Магнитофон был спрятан в тумбочке, а микрофон закамуфлирован в настольной лампе. Одновременно с включением этой лампы, включался и магнитофон, настроенный на запись. Когда приходил очередной солидный «клиент» к Серафиму на выпивку, я ввязывался в разговор и предлагал очередной анекдот про Хрущева (тогда эти анекдоты ходили сотнями). Например, что купил Хрущев на базаре поросенка и несет домой, завернув в детское одеяльце, чтобы скрыть покупку. Встречается знакомая, спрашивает, что в руках.
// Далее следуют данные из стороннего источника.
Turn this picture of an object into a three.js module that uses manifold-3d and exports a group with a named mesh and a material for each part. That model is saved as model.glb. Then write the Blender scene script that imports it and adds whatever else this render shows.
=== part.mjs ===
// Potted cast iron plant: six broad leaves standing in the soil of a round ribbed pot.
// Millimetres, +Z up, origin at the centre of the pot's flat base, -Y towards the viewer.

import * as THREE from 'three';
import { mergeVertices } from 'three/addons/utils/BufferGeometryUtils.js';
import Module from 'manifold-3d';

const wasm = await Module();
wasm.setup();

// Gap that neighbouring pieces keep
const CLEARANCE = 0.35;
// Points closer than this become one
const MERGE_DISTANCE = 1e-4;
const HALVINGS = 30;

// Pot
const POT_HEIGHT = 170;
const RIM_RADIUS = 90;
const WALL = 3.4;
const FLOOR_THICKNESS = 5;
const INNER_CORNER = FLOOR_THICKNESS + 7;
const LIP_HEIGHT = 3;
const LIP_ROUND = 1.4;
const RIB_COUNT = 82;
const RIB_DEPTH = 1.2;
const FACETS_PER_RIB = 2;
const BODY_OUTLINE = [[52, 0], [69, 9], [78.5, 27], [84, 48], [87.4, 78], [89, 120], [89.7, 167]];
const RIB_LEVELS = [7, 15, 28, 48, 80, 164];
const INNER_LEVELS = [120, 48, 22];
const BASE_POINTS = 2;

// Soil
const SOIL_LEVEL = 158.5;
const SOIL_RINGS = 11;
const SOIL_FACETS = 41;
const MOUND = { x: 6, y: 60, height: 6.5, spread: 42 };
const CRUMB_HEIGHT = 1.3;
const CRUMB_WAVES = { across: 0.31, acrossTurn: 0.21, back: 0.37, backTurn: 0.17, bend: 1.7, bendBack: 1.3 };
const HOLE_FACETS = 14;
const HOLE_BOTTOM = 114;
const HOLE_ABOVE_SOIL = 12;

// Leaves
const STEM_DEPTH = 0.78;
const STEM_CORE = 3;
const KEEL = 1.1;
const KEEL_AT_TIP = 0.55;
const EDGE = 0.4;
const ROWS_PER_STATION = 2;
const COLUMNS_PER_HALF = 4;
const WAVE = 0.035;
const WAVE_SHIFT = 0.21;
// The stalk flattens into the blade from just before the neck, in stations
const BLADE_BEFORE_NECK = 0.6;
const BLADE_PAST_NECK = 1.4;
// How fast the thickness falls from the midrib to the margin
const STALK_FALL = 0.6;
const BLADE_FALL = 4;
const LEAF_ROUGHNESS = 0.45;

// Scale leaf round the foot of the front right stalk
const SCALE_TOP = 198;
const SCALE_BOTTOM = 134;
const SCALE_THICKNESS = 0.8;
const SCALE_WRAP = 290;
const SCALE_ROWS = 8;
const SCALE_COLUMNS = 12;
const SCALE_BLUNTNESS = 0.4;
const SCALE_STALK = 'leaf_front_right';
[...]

А Хрущев отвечает: «Это сынок родился, несу с роддома домой!». Знакомая откидывает край одеяльца и говорит: «Весь в папу!» Ха-ха-ха!
«Клиент» тоже вспоминает анекдот про Хрущева, например, что на обеде у индийского премьер-министра Неру, Хрущев украл серебряную ложку и спрятал в карман. А Булганин (с которым Хрущев первое время всегда ездил вместе), заметив это, говорит: «Господа, я покажу вам русский фокус. Вот я беру со стола и кладу себе в карман серебряную ложку, фокус-покус, и достаю ее из кармана Никиты Сергеевича!» Ха-ха-ха!
Но перед анекдотом «клиента» я успеваю включить лампу на тумбочке, и весь текст записывался на ленте магнитофона. Отогнав ленту обратно, я даю «клиенту» возможность выслушать его анекдот. «Клиент» сереет лицом и просит: «Сотри!». Серафим смотрит на часы и деловито предлагает: «до закрытия магазина осталось больше часа. Давай, беги за бутылкой, а потом сотрем вместе». «Клиент» сорвавшись с места, убегал и вскоре прибегал обратно с бутылкой, а нередко и с другим «клиентом-анекдотистом». Если сам «вляпался», то почему бы и не подставить другого. Выпивать-то все равно вместе! Сейчас трудно представить себе, что за подобный анекдот можно было запросто «вылететь» с работы, а коммунисту — из партии тоже.
Но постепенно стала исчезать и эта клиентура. К нам в комнату стали опасаться заходить. Но мы не «потерялись» и на этот раз. Прихватив бутылку, мы с Серафимом заходили куда-нибудь в чужую компанию, «на огонек». Послушаем у дверей, если в комнате громкие полупьяные разговоры, мы стучим в дверь — просим спички там, или соли. Хозяева наливают, мы вынимаем свою бутылку и пошло-поехало. А потом я начинаю показывать фокусы. Например, разворачиваю платок и прошу положить на его середину сложенную в несколько раз трехрублевку. Засучив рукава, я под пристальными взглядами компании, сворачиваю платок «котомкой», на дне которого лежит денежка, и предлагаю пощупать, там ли она. Все щупают, засовывая руку в «котомку», и подтверждают, что, дескать, денежка там. Последним, засовывает руку Серафим, долго копается, придирчиво ищет бумажку, сперва не находит ее, но потом вынужденно соглашается, что она там. При этом, конечно же, незаметно забирает ее себе в кулак.
Фокус-покус! — и я, встряхивая платком, показываю, что он пуст. Пьяная компания взволнована, она просит повторить фокус. Они следят за моими руками, чуть ли ни придерживая их своими. Больше всех обвиняет меня в шулерстве Серафим — он долго копается, никак не может найти бумажку в платке, гневно сердится на меня, но чуть ли ни с посторонней помощью, находит ее и, конечно же, забирает. «Фокус-покус!» — и платок снова пуст. Мне проверяют карманы, залезают, чуть ли ни в трусы, но трешки-то у меня нет!
Или еще один, более интеллектуальный фокус. Вроде, я могу по отпечатку пальцев тут же найти «хозяина» этих отпечатков. Но тоже за трояк.